Below are several entries. Transcribe exactly those lines that fall from the one with "The three.js and" through the one with "if empty is", end lines included.

(Collected data)

▼

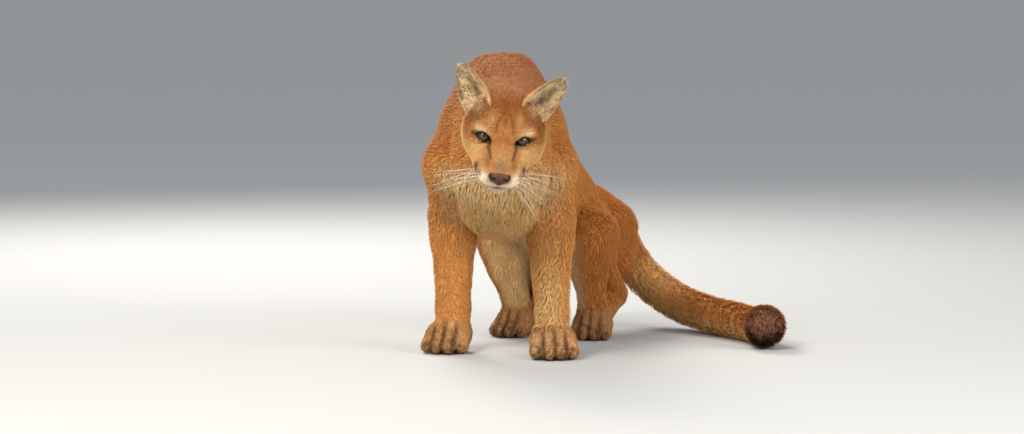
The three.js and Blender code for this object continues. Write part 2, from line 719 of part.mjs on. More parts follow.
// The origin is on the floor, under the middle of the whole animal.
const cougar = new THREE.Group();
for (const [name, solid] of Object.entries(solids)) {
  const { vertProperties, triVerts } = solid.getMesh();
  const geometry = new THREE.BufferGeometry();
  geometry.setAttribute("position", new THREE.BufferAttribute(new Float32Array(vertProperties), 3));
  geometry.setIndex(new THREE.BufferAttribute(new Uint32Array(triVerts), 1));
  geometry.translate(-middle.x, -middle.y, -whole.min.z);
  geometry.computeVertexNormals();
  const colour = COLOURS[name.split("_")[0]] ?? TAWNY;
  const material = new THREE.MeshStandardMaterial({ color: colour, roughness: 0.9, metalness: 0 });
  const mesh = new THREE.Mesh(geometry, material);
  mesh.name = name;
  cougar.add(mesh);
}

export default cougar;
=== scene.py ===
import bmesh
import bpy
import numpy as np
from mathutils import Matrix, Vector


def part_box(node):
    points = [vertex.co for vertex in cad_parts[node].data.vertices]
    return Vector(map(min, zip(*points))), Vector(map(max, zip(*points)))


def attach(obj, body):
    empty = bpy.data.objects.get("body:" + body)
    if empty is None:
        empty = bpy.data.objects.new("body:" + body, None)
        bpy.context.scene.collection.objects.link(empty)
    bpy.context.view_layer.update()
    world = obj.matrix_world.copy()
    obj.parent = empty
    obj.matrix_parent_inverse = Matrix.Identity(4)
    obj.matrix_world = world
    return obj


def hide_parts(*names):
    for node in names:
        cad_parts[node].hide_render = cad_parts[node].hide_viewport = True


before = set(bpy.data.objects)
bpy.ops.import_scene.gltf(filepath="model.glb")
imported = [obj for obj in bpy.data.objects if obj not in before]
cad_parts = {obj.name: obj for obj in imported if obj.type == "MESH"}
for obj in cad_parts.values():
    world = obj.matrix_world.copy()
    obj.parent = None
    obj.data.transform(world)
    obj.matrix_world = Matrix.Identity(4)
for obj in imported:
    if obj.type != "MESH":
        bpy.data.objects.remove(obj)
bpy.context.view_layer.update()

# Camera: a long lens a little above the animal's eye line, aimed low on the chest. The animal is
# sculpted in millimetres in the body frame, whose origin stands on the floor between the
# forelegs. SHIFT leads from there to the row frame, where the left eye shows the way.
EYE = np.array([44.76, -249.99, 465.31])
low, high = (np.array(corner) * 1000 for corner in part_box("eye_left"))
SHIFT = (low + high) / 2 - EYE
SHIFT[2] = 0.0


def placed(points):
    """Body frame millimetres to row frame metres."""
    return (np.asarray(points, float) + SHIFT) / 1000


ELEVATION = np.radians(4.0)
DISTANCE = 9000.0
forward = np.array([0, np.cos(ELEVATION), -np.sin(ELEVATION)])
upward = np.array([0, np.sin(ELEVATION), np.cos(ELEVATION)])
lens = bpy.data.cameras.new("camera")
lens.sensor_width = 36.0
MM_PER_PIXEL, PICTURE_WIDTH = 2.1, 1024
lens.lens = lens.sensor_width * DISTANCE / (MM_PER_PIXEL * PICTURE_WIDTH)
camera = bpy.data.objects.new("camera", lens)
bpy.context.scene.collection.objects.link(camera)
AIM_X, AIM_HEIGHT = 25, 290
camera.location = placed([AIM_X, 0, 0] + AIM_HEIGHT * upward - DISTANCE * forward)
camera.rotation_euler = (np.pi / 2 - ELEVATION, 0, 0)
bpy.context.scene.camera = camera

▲
▼

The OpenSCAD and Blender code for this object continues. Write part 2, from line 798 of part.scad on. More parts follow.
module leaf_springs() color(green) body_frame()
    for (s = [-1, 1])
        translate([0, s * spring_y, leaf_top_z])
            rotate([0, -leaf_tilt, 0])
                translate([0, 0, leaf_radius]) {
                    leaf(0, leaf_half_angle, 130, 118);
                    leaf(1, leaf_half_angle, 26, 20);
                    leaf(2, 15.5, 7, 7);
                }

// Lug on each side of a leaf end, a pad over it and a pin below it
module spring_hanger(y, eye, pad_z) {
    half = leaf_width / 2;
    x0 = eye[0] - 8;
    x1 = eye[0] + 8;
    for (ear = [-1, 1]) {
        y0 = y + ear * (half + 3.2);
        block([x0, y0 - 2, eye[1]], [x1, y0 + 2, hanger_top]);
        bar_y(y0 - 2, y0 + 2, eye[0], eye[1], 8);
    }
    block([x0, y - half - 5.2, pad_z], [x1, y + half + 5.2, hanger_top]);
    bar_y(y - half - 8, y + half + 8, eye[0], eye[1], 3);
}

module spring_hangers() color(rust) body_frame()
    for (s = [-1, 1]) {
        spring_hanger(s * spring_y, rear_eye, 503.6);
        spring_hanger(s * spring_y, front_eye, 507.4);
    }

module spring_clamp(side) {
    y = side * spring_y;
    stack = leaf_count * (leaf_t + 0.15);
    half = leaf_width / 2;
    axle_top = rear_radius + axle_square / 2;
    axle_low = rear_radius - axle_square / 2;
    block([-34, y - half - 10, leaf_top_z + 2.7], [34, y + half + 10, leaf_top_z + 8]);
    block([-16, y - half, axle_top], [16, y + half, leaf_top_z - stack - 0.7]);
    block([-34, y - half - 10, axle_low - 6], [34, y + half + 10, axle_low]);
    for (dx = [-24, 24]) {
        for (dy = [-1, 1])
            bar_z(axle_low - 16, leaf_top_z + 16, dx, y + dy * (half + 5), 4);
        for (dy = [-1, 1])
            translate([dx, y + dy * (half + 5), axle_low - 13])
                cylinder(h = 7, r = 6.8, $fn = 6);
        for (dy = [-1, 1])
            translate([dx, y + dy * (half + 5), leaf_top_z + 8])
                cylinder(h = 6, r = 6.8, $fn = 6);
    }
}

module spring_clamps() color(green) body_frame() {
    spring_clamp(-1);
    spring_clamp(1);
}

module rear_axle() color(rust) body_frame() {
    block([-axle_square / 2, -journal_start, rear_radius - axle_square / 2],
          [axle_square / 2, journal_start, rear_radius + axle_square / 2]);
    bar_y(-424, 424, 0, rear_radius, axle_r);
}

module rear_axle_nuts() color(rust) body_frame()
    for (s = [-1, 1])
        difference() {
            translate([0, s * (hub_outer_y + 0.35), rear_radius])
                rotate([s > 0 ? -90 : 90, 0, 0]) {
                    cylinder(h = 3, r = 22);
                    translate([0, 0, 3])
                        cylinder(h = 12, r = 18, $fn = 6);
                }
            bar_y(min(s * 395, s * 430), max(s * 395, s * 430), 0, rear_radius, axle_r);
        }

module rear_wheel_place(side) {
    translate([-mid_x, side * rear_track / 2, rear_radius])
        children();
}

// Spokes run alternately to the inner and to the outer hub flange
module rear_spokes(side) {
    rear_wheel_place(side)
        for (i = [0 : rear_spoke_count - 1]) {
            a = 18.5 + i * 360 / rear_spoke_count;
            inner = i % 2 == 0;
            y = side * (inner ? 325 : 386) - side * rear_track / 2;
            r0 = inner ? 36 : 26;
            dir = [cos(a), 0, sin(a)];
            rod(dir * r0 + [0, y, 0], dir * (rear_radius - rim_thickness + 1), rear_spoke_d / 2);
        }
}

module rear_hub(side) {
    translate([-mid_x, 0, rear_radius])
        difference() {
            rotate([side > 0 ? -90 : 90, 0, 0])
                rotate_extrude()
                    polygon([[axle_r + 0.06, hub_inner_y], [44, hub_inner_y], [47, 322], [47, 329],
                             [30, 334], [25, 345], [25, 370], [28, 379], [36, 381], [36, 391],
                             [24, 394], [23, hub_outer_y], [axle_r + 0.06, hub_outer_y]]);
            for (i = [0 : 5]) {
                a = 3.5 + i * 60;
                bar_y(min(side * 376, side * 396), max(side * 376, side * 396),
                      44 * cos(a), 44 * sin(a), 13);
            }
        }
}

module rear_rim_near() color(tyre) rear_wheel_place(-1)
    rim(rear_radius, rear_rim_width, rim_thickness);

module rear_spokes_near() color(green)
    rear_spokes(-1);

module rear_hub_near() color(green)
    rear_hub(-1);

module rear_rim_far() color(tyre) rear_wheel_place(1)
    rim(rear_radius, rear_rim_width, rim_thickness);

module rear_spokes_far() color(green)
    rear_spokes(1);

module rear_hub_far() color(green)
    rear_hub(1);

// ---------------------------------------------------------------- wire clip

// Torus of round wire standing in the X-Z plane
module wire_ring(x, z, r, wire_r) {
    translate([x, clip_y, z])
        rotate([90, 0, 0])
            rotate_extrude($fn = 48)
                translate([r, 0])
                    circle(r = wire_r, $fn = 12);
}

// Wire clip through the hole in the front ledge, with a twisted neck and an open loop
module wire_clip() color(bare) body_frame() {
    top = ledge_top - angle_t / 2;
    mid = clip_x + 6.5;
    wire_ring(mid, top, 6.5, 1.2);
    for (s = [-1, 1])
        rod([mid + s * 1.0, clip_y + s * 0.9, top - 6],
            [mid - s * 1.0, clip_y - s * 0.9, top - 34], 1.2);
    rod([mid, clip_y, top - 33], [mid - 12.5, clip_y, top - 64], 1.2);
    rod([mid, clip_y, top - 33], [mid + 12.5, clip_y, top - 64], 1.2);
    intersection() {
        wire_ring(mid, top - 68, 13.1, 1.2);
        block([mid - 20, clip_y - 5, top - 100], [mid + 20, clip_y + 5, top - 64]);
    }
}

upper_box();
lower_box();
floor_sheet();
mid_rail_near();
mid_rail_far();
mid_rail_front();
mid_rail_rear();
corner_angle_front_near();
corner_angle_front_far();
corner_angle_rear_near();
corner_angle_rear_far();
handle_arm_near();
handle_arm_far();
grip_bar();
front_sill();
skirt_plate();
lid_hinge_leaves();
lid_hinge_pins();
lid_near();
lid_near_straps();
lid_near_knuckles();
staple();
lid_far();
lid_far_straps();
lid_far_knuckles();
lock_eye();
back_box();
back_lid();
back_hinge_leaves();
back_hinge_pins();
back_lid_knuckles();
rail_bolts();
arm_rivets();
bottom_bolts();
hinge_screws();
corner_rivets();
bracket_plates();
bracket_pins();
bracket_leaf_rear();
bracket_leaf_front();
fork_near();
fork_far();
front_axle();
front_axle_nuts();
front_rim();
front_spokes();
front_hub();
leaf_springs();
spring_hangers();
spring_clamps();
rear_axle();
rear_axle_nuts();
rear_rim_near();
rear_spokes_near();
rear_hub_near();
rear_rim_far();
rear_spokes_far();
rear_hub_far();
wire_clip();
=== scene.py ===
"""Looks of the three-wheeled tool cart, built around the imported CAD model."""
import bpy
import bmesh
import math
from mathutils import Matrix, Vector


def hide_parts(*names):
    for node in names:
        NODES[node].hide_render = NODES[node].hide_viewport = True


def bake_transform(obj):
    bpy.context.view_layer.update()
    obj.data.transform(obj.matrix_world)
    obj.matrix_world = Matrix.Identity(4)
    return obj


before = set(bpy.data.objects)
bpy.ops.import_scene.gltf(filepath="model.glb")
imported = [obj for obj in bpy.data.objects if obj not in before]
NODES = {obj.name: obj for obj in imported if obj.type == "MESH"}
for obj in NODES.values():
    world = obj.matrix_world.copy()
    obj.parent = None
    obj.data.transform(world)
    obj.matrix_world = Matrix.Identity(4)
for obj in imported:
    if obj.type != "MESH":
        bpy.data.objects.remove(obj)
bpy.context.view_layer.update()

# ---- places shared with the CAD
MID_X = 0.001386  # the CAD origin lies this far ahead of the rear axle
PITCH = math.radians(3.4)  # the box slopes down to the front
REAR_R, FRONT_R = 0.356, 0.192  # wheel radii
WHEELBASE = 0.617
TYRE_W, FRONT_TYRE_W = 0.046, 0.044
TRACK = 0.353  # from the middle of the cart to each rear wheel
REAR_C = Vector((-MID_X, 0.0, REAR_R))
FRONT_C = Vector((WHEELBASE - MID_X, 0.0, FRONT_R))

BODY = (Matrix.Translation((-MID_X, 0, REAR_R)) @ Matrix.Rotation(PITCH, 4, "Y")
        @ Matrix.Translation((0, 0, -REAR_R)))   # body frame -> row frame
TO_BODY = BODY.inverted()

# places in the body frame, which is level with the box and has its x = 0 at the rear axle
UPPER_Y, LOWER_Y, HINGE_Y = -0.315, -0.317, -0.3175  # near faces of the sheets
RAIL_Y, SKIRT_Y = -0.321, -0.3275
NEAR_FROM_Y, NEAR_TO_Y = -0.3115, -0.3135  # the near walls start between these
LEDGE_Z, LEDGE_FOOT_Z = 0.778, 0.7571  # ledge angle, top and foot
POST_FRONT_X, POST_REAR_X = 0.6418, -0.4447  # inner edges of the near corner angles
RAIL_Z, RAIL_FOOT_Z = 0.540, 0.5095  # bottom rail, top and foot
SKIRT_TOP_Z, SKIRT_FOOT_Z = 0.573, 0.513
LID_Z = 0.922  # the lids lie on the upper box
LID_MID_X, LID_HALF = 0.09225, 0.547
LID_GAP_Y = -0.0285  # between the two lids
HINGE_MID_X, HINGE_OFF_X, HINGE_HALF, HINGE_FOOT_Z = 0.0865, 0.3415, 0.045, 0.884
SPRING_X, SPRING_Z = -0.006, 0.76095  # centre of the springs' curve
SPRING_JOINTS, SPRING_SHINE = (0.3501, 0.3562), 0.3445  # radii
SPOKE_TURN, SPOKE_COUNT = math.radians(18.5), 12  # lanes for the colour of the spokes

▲

▶ RESPONSE TO THIS TASK:
The three.js and Blender code for this object continues. Write part 2, from line 719 of part.mjs on. More parts follow.
// The origin is on the floor, under the middle of the whole animal.
const cougar = new THREE.Group();
for (const [name, solid] of Object.entries(solids)) {
  const { vertProperties, triVerts } = solid.getMesh();
  const geometry = new THREE.BufferGeometry();
  geometry.setAttribute("position", new THREE.BufferAttribute(new Float32Array(vertProperties), 3));
  geometry.setIndex(new THREE.BufferAttribute(new Uint32Array(triVerts), 1));
  geometry.translate(-middle.x, -middle.y, -whole.min.z);
  geometry.computeVertexNormals();
  const colour = COLOURS[name.split("_")[0]] ?? TAWNY;
  const material = new THREE.MeshStandardMaterial({ color: colour, roughness: 0.9, metalness: 0 });
  const mesh = new THREE.Mesh(geometry, material);
  mesh.name = name;
  cougar.add(mesh);
}

export default cougar;
=== scene.py ===
import bmesh
import bpy
import numpy as np
from mathutils import Matrix, Vector


def part_box(node):
    points = [vertex.co for vertex in cad_parts[node].data.vertices]
    return Vector(map(min, zip(*points))), Vector(map(max, zip(*points)))


def attach(obj, body):
    empty = bpy.data.objects.get("body:" + body)
    if empty is None:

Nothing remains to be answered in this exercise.